■ Exercise
Every line that holds "origin" should be shown.

■ Extracted entries
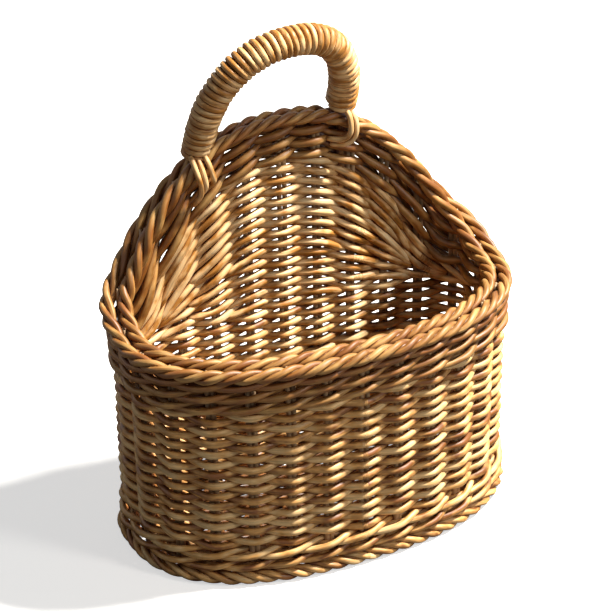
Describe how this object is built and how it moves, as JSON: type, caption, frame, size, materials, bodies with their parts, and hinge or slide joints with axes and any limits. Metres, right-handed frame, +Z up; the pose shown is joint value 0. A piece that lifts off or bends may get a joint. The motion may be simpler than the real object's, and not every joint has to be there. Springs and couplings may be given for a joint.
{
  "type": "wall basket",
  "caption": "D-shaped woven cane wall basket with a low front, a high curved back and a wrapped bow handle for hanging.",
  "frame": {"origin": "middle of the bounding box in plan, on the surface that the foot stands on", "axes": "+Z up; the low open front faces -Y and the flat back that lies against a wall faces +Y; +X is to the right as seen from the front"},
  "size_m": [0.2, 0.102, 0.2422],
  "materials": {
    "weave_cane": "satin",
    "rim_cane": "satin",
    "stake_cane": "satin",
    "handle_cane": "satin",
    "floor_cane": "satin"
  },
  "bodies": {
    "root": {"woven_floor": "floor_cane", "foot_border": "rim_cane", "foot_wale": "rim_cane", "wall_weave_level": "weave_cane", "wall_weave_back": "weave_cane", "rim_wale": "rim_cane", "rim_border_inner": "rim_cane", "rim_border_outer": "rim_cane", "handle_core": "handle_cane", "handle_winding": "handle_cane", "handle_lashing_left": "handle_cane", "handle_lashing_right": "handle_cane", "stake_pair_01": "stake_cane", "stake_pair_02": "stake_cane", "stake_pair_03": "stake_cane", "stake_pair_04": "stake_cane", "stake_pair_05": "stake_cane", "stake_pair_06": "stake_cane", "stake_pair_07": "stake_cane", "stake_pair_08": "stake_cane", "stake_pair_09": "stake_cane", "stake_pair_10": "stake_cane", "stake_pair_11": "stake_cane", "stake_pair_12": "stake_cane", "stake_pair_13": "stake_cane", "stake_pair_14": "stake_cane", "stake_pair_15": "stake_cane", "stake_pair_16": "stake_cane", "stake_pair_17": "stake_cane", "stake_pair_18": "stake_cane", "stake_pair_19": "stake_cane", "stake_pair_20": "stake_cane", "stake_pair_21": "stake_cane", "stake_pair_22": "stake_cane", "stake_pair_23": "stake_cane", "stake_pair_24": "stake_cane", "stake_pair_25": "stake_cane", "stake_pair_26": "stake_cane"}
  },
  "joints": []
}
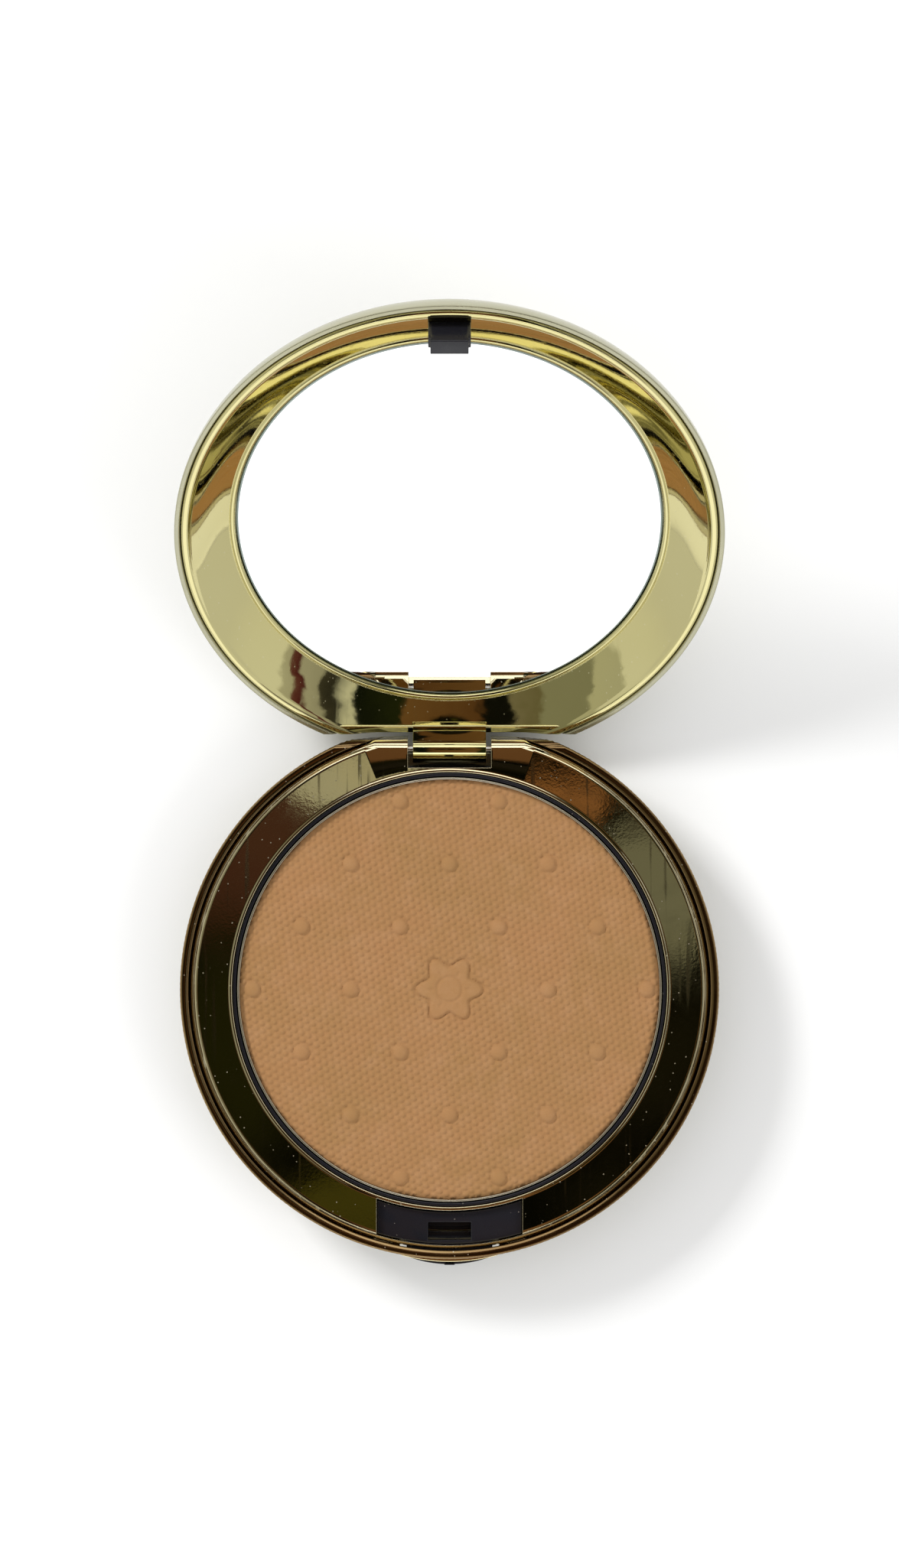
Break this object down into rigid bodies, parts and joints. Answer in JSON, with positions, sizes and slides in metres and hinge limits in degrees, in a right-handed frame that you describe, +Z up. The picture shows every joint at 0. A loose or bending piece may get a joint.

* * *

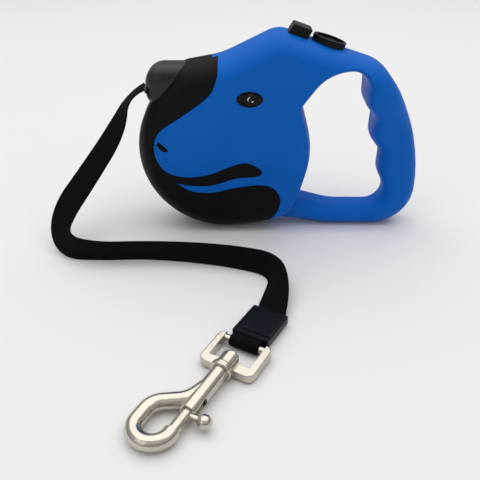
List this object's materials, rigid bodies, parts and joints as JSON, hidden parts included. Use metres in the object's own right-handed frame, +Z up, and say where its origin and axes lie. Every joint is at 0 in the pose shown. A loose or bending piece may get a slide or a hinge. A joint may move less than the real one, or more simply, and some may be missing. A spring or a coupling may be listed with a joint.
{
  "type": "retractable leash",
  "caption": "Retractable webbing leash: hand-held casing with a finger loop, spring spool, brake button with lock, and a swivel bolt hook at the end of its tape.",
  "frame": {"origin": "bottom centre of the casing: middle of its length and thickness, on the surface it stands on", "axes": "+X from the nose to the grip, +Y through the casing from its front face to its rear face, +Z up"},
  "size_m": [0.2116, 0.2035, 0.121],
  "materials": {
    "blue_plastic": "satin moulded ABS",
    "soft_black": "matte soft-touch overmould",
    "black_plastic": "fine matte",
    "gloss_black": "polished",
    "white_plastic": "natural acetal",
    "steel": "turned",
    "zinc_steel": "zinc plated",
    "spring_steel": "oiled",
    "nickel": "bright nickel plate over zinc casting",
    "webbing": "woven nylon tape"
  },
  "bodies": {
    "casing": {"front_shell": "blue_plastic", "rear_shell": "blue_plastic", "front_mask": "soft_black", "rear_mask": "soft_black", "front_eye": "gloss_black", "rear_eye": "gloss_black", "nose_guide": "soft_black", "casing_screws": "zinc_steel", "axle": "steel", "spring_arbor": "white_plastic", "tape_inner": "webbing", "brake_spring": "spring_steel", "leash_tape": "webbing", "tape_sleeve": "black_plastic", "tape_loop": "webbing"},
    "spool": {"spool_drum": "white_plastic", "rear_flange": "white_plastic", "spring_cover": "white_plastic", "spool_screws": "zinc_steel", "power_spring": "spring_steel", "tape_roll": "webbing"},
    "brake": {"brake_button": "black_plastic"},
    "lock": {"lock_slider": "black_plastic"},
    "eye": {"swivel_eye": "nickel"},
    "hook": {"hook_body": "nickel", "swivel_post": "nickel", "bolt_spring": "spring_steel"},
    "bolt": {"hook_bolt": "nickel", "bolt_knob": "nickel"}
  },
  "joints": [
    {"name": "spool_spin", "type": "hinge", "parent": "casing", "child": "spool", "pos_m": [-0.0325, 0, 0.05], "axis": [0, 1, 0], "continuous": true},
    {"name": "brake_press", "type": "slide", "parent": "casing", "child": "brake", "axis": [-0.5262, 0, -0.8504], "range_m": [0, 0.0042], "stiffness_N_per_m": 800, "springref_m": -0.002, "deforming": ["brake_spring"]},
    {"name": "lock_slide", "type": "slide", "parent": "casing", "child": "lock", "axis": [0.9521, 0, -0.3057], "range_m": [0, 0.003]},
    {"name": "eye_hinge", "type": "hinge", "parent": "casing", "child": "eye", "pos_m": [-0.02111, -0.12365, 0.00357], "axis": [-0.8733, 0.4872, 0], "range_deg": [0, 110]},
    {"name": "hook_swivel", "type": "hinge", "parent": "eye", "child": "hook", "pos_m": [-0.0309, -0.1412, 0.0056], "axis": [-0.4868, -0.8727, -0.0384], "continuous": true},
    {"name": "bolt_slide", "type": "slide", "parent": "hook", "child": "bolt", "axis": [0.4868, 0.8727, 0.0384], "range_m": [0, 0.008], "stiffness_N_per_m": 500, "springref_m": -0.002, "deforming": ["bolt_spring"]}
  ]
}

■ The reply
  "frame": {"origin": "middle of the bounding box in plan, on the surface that the foot stands on", "axes": "+Z up; the low open front faces -Y and the flat back that lies against a wall faces +Y; +X is to the right as seen from the front"},
List this object's materials, rigid bodies, parts and joints as JSON, hidden parts included. Use metres in the object's own right-handed frame, +Z up, and say where its origin and axes lie. Every joint is at 0 in the pose shown. A loose or bending piece may get a slide or a hinge. A joint may move less than the real one, or more simply, and some may be missing. A spring or a coupling may be listed with a joint.
  "frame": {"origin": "bottom centre of the casing: middle of its length and thickness, on the surface it stands on", "axes": "+X from the nose to the grip, +Y through the casing from its front face to its rear face, +Z up"},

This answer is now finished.